Hello Shakyiagrooms. We know:
[tex]\sin(\frac{\pi}{4}) = \frac{1}{\sqrt{2}}[/tex]
AND
[tex]\cos(\frac{\pi}{4}) = \frac{1}{\sqrt{2}}[/tex]
By knowing this, we can set the problem up as the following:
[tex]\frac{1}{\sqrt{2}} + \frac{1}{\sqrt{2}}[/tex]
Now we can add them since they have the same denominators:
[tex]\frac{1}{\sqrt{2}} +\frac{1}{\sqrt{2}} = \frac{2}{\sqrt{2}}[/tex]
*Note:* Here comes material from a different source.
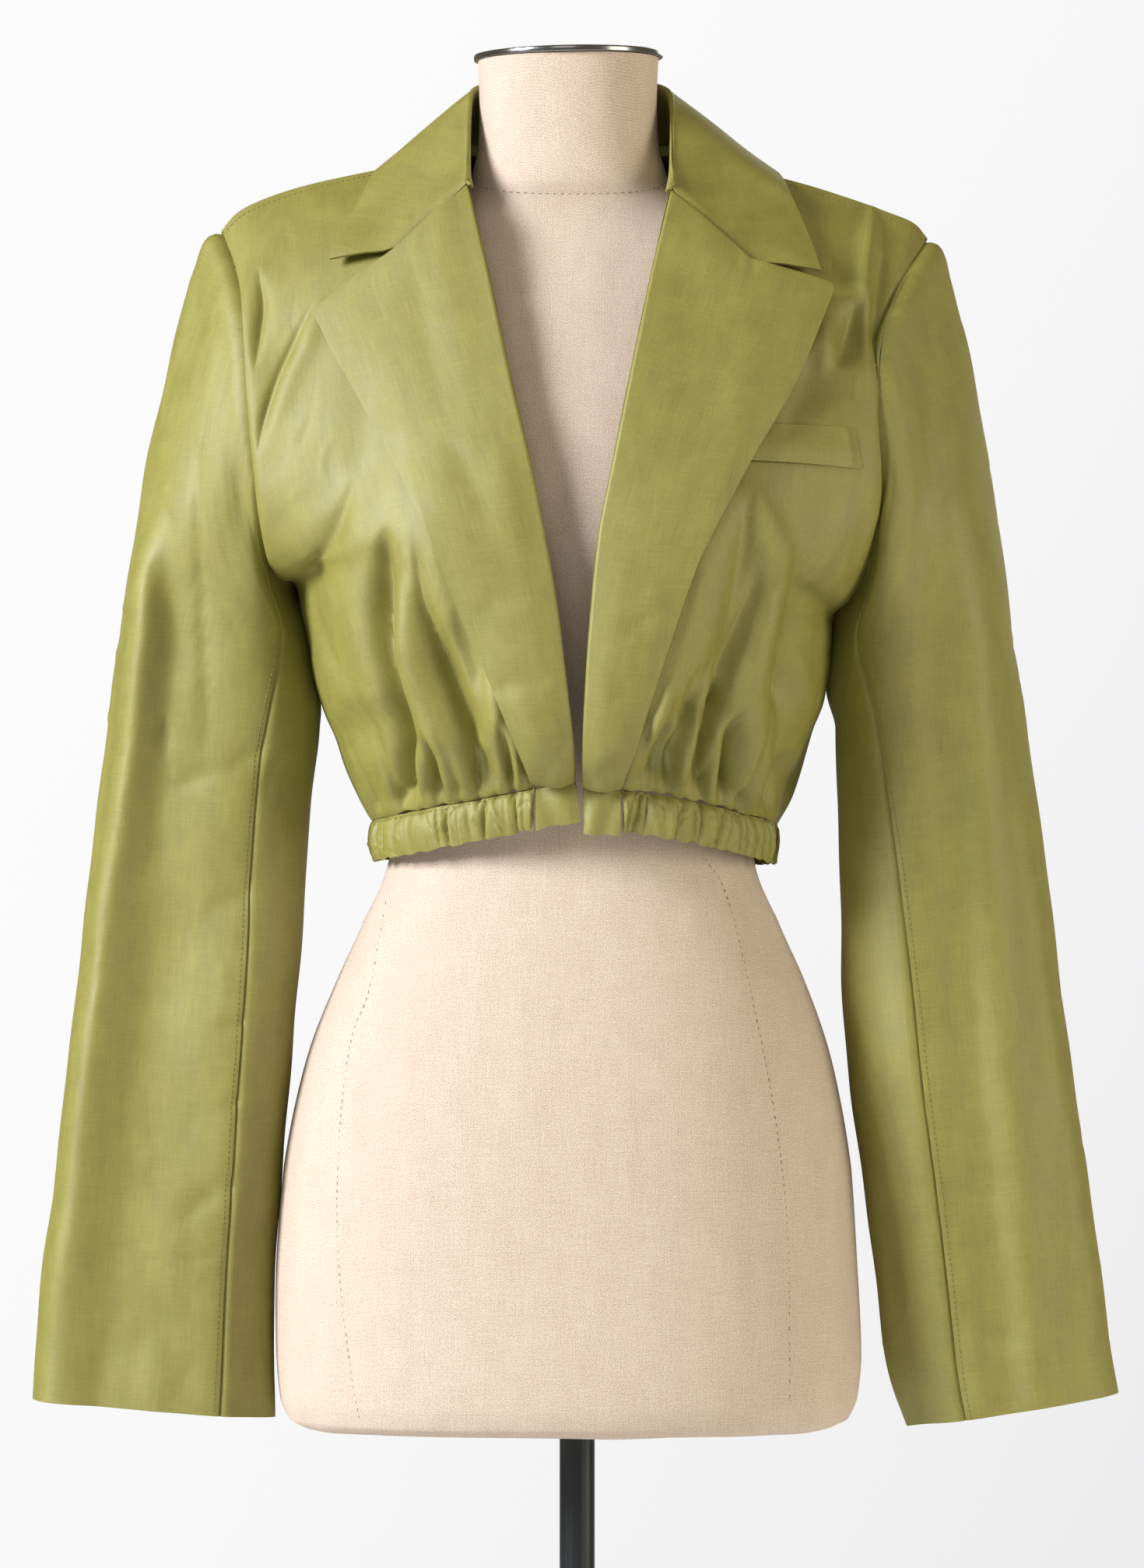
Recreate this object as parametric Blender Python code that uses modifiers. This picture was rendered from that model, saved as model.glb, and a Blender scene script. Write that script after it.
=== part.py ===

Now we have to rationalize the radical denominator [tex]\frac{2}{\sqrt{2}}[/tex]. We do this by multiplying [tex]\frac{2}{\sqrt{2}}[/tex] by [tex]\frac{\sqrt{2}}{\sqrt{2}}[/tex]
[tex]\frac{2}{\sqrt{2}}[/tex]
[tex]\frac{2}{\sqrt{2}} \times \frac{\sqrt{2}}{\sqrt{2}} = \frac{2\sqrt{2}}{\sqrt{4}}[/tex]
[tex]\frac{2\sqrt{2}}{\sqrt{4}} = \frac{2\sqrt{2}}{2} = \sqrt{2} [/tex]
So our answer "Drum Roll Please" =
[tex]\sin(\frac{\pi}{4}) + \cos(\frac{\pi}{4}) = \sqrt{2}[/tex]